There's an article in Lion's Roar with the byline: It’s possible that most Western Buddhists are “unaffiliated.” That is, they practice alone or in small informal groups not listed in the phone book or on the web. There is therefore no record, no official trace, of their activity. They practice off the books.
I've always thought that America would somehow produce an interesting form of Buddhism. In a discussion on r/secularbuddhism, it was pointed out that IMS is perhaps a secular Buddhist organization, but what I always find interesting about them is that they're a lay tradition of the Theravada ilk. Leave it to Americans to not fall in line on tradition.
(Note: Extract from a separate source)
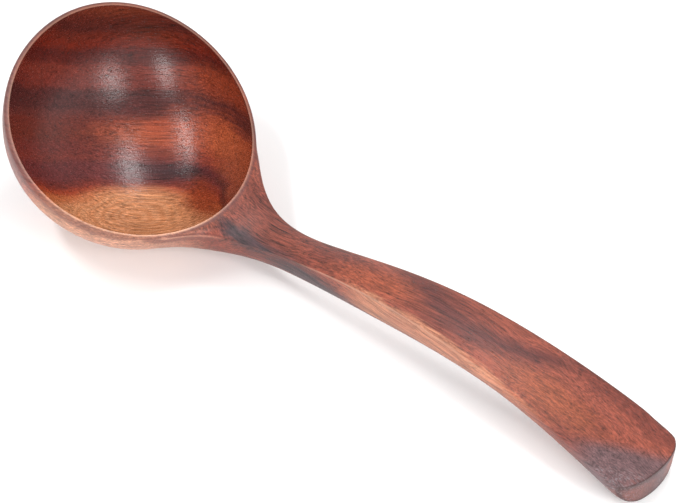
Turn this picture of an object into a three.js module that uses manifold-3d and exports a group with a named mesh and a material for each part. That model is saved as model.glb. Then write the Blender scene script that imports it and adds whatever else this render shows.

It is both our strength and our weakness, and I would also say that that was true of myself as well.
I have stepped away from Triratna. Honestly it was my negative actions and mistakes that pushed me away. Maybe that was what I needed. I'm surprised to see on r/Buddhism that my root sect isn't looked upon as even Buddhism sometimes. I get regularly downvoted, I'm not hard line enough. For better or worse Sangharakshita has formed my initial view of Buddhism, and I don't think that is bad. I have had amazing retreat experiences at Aryaloka that I will never forget. There is one point in the talk when Sangharakshita talks about having a flash of insight and forgetting it. I'm trying not to forget but I have to with pain admit that I haven't always acted on my insights, I got lost. I had trouble sustaining the right view.
In AA and recovery psychology, I can feel a kind of fight for right view. The need to find a higher power of your understanding is the quest for the right view. I like it that it is less insistent that you find the right doctrine. You must come to your understanding. Something needs to be beyond the nihilism of just drinking when your disease tells you to.
I don't think Buddhism is a philosophy, I think it's a psychology of meditation. That may be controversial. What I like about psychology is that it's not insistent on dogma, everyone comes to their own understanding based on their psychology, personality, history, talents.
I'm not saying anything goes, and sometimes I am wary of diluted new age pablum. I forced myself to listen to The Power of Now. It's not bad, but I listen to a Theravada monk to balance it out.